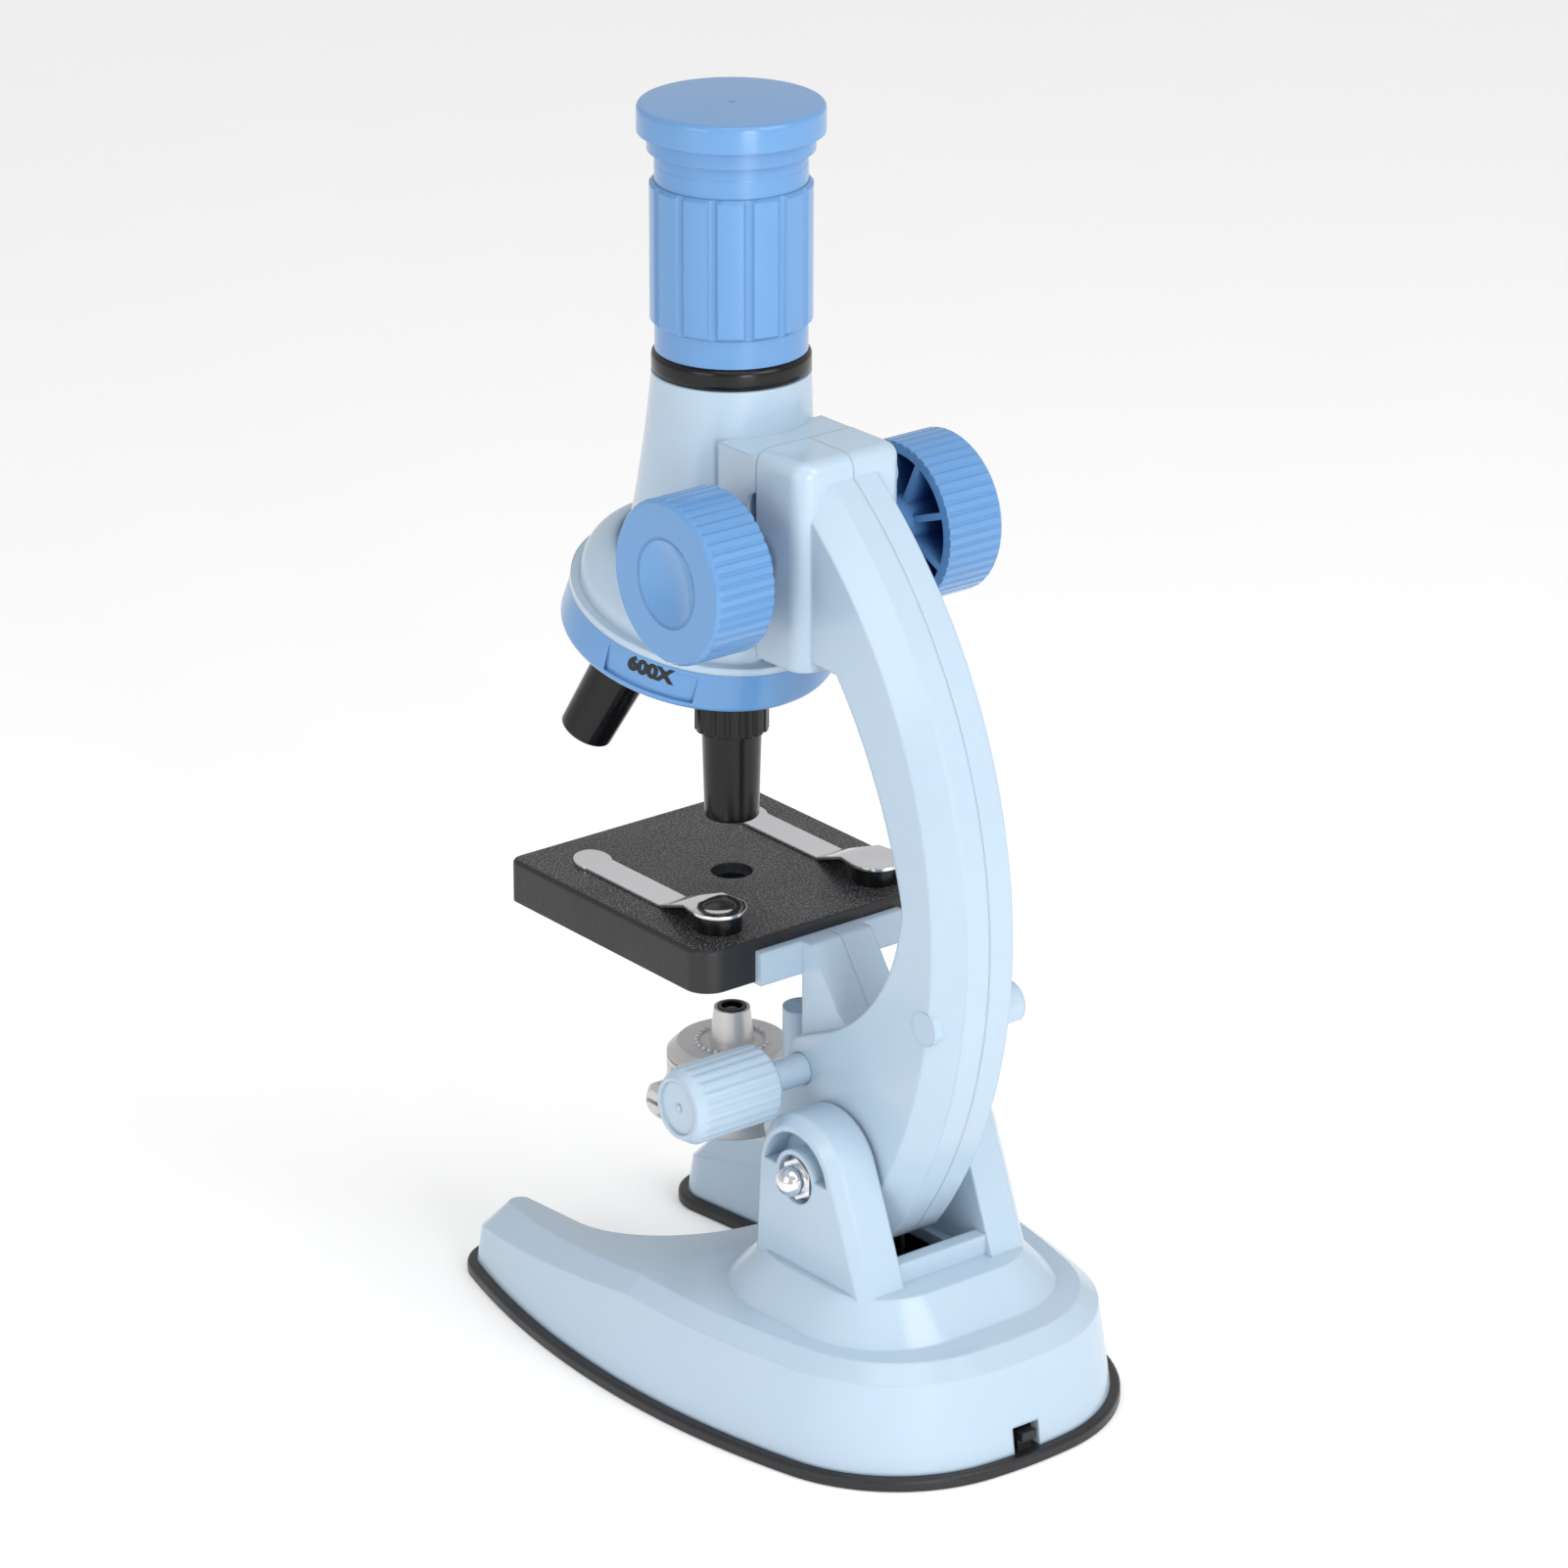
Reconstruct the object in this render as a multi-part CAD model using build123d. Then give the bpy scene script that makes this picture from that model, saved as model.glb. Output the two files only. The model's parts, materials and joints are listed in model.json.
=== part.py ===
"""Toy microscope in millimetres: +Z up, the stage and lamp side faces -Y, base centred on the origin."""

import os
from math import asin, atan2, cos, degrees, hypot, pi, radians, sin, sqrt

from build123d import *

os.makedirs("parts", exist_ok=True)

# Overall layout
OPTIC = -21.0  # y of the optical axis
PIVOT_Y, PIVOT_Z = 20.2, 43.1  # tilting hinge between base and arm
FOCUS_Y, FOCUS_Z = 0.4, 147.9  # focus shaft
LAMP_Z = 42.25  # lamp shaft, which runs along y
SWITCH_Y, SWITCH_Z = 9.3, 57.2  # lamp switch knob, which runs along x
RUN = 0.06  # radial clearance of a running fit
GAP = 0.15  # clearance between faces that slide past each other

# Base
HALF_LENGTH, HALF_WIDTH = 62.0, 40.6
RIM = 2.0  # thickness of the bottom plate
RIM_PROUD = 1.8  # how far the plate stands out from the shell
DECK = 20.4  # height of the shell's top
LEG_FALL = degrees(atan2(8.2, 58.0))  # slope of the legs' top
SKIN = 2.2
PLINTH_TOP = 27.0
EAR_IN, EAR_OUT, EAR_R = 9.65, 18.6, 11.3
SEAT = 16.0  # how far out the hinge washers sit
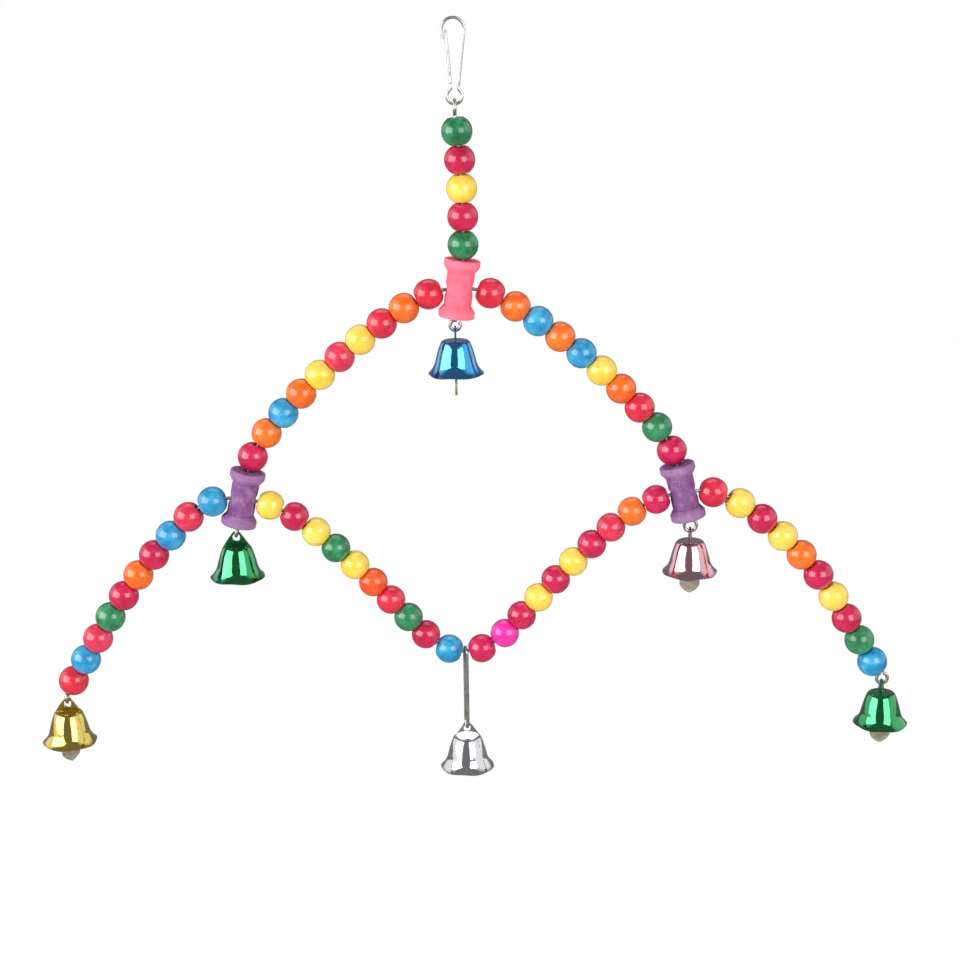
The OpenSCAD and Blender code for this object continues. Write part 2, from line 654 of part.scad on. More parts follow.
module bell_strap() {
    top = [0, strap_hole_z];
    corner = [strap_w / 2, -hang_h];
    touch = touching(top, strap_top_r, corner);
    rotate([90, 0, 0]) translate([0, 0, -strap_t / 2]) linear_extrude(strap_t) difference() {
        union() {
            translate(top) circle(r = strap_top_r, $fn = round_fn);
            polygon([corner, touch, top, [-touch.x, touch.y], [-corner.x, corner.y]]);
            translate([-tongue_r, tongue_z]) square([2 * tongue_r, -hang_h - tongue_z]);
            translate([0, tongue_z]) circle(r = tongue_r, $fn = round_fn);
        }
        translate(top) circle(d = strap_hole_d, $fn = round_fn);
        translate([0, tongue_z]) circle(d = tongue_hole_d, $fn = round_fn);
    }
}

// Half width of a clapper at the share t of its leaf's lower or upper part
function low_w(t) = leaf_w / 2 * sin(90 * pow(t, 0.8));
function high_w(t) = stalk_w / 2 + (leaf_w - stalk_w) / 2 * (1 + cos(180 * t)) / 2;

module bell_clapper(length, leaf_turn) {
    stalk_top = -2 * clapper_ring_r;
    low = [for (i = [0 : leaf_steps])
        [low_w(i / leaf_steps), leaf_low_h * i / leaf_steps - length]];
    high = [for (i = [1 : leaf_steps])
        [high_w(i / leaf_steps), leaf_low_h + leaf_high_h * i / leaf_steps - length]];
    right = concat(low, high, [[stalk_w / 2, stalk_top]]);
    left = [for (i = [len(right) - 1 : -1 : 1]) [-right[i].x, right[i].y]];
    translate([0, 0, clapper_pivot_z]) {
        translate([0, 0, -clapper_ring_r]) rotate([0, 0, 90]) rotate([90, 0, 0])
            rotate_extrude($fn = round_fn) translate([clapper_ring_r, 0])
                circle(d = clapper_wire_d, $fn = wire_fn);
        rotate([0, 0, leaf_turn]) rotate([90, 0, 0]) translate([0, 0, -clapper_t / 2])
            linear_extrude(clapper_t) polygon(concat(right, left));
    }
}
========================
What to work on:
Repeat all the entries exactly as given.

Correct answer:
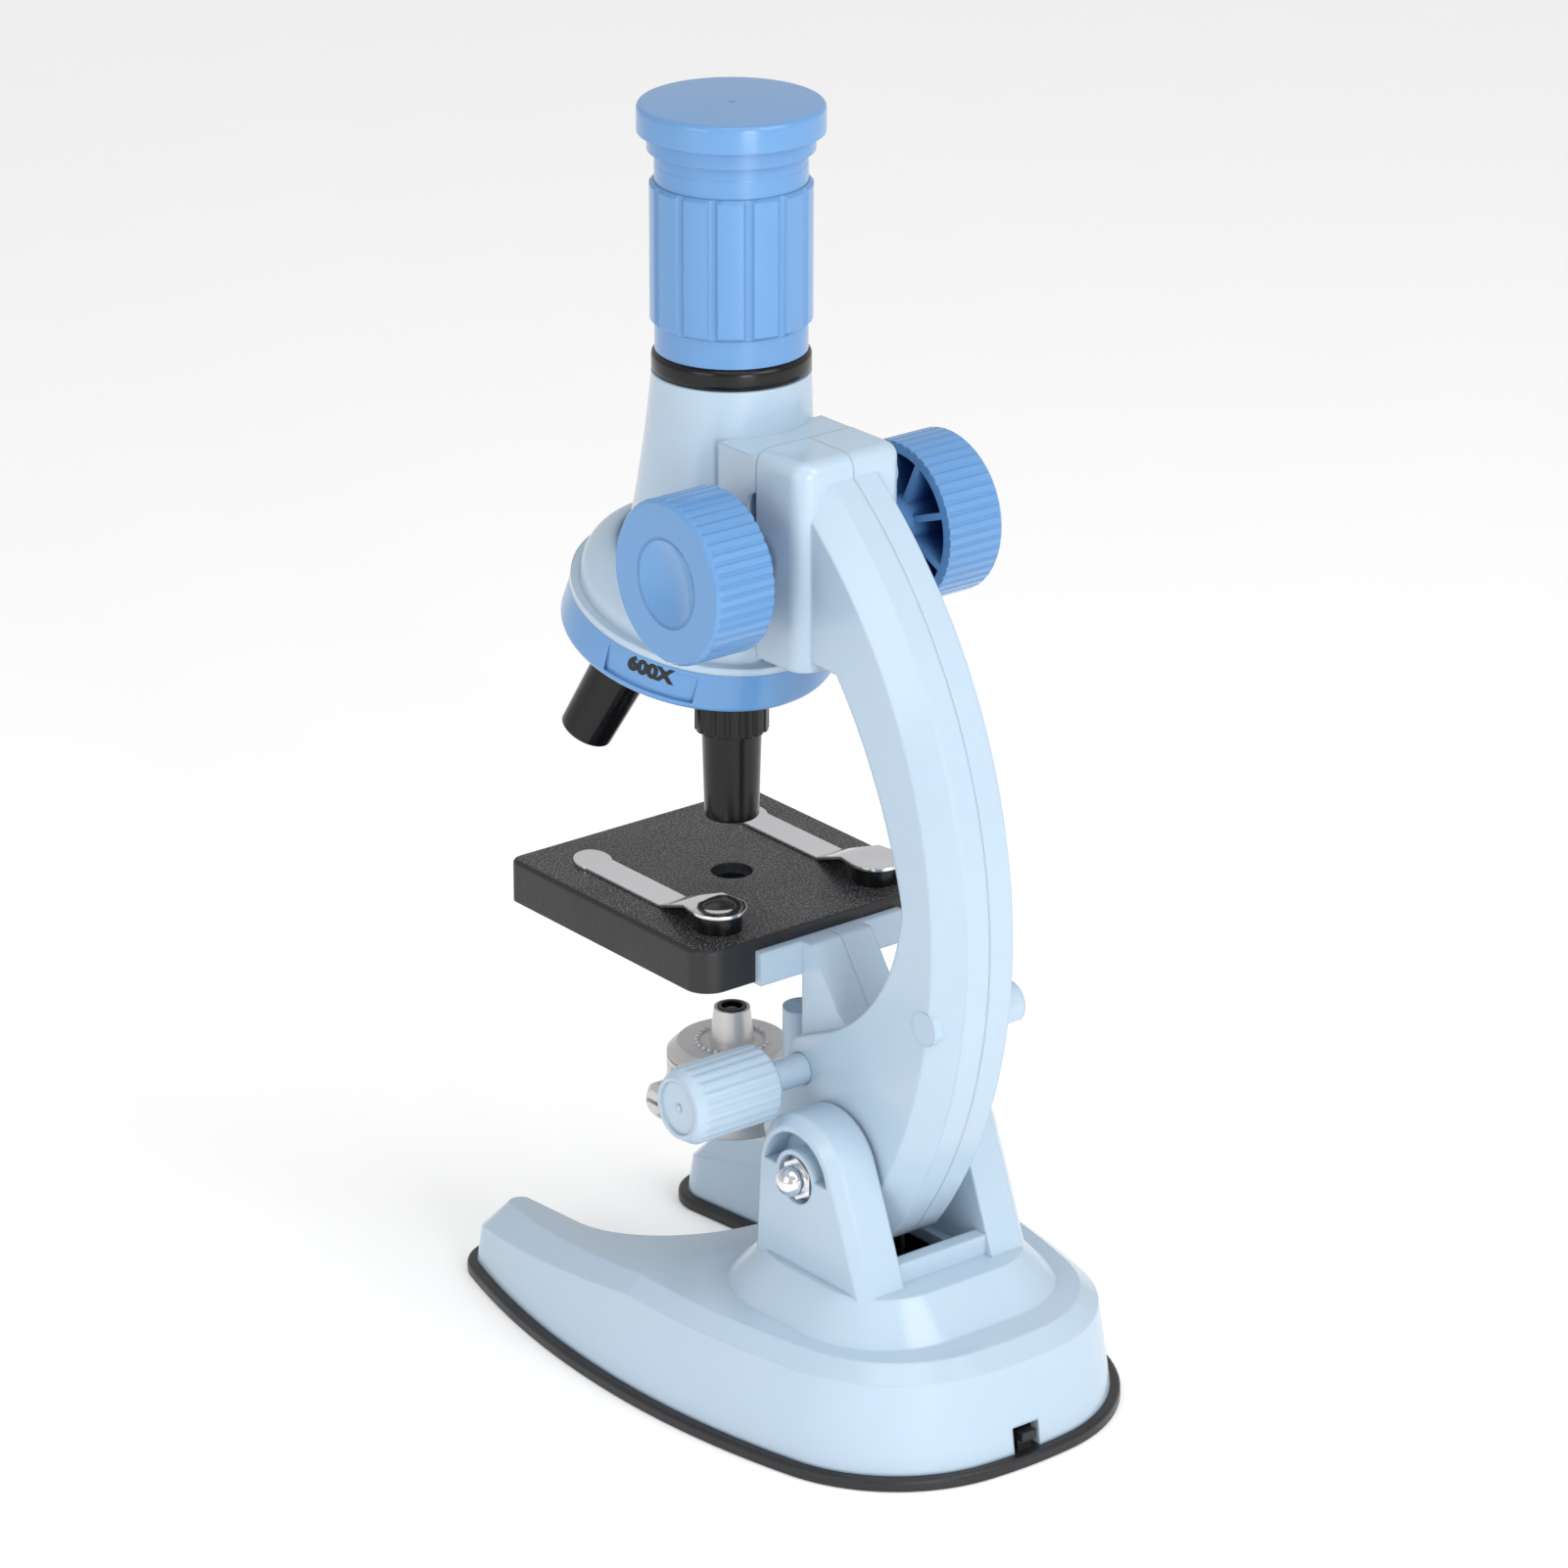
Reconstruct the object in this render as a multi-part CAD model using build123d. Then give the bpy scene script that makes this picture from that model, saved as model.glb. Output the two files only. The model's parts, materials and joints are listed in model.json.
=== part.py ===
"""Toy microscope in millimetres: +Z up, the stage and lamp side faces -Y, base centred on the origin."""

import os
from math import asin, atan2, cos, degrees, hypot, pi, radians, sin, sqrt

from build123d import *

os.makedirs("parts", exist_ok=True)

# Overall layout
OPTIC = -21.0  # y of the optical axis
PIVOT_Y, PIVOT_Z = 20.2, 43.1  # tilting hinge between base and arm
FOCUS_Y, FOCUS_Z = 0.4, 147.9  # focus shaft
LAMP_Z = 42.25  # lamp shaft, which runs along y
SWITCH_Y, SWITCH_Z = 9.3, 57.2  # lamp switch knob, which runs along x
RUN = 0.06  # radial clearance of a running fit
GAP = 0.15  # clearance between faces that slide past each other

# Base
HALF_LENGTH, HALF_WIDTH = 62.0, 40.6
RIM = 2.0  # thickness of the bottom plate
RIM_PROUD = 1.8  # how far the plate stands out from the shell
DECK = 20.4  # height of the shell's top
LEG_FALL = degrees(atan2(8.2, 58.0))  # slope of the legs' top
SKIN = 2.2
PLINTH_TOP = 27.0
EAR_IN, EAR_OUT, EAR_R = 9.65, 18.6, 11.3
SEAT = 16.0  # how far out the hinge washers sit
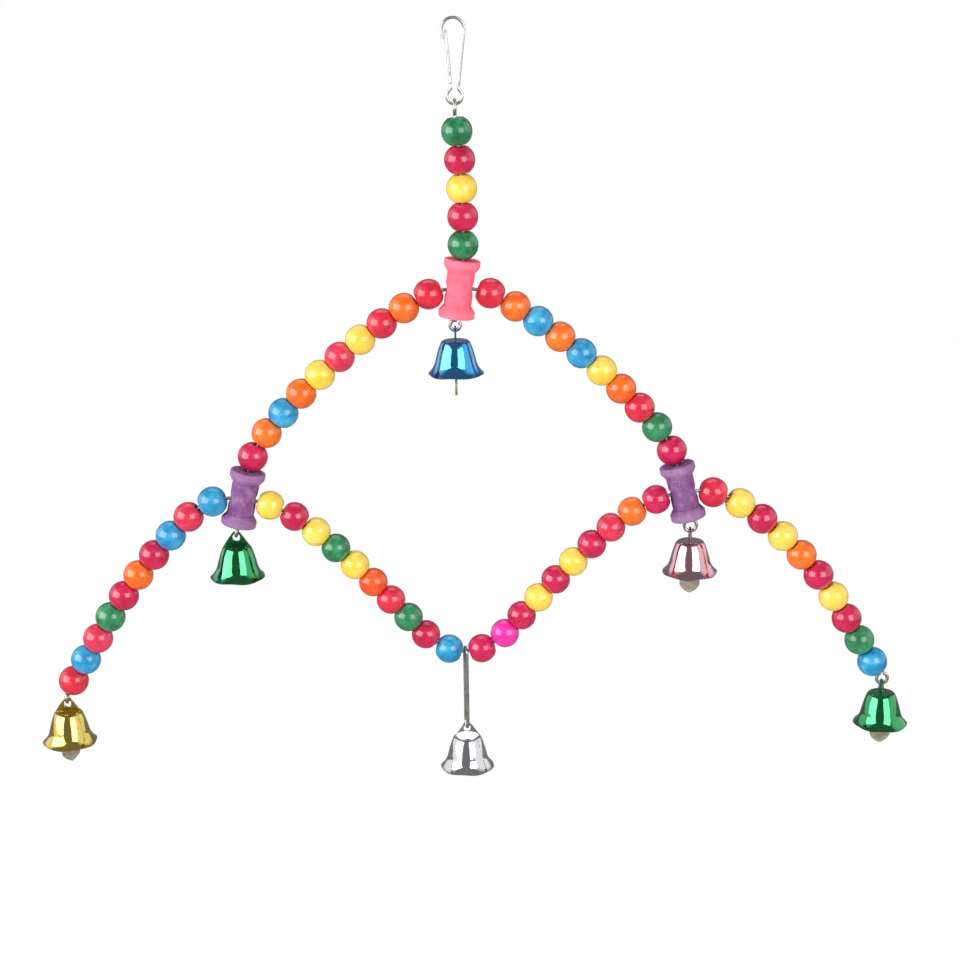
The OpenSCAD and Blender code for this object continues. Write part 2, from line 654 of part.scad on. More parts follow.
module bell_strap() {
    top = [0, strap_hole_z];
    corner = [strap_w / 2, -hang_h];
    touch = touching(top, strap_top_r, corner);
    rotate([90, 0, 0]) translate([0, 0, -strap_t / 2]) linear_extrude(strap_t) difference() {
        union() {
            translate(top) circle(r = strap_top_r, $fn = round_fn);
            polygon([corner, touch, top, [-touch.x, touch.y], [-corner.x, corner.y]]);
            translate([-tongue_r, tongue_z]) square([2 * tongue_r, -hang_h - tongue_z]);
            translate([0, tongue_z]) circle(r = tongue_r, $fn = round_fn);
        }
        translate(top) circle(d = strap_hole_d, $fn = round_fn);
        translate([0, tongue_z]) circle(d = tongue_hole_d, $fn = round_fn);
    }
}

// Half width of a clapper at the share t of its leaf's lower or upper part
function low_w(t) = leaf_w / 2 * sin(90 * pow(t, 0.8));
function high_w(t) = stalk_w / 2 + (leaf_w - stalk_w) / 2 * (1 + cos(180 * t)) / 2;

module bell_clapper(length, leaf_turn) {
    stalk_top = -2 * clapper_ring_r;
    low = [for (i = [0 : leaf_steps])
        [low_w(i / leaf_steps), leaf_low_h * i / leaf_steps - length]];
    high = [for (i = [1 : leaf_steps])
        [high_w(i / leaf_steps), leaf_low_h + leaf_high_h * i / leaf_steps - length]];
    right = concat(low, high, [[stalk_w / 2, stalk_top]]);
    left = [for (i = [len(right) - 1 : -1 : 1]) [-right[i].x, right[i].y]];
    translate([0, 0, clapper_pivot_z]) {
        translate([0, 0, -clapper_ring_r]) rotate([0, 0, 90]) rotate([90, 0, 0])
            rotate_extrude($fn = round_fn) translate([clapper_ring_r, 0])
                circle(d = clapper_wire_d, $fn = wire_fn);
        rotate([0, 0, leaf_turn]) rotate([90, 0, 0]) translate([0, 0, -clapper_t / 2])
            linear_extrude(clapper_t) polygon(concat(right, left));
    }
}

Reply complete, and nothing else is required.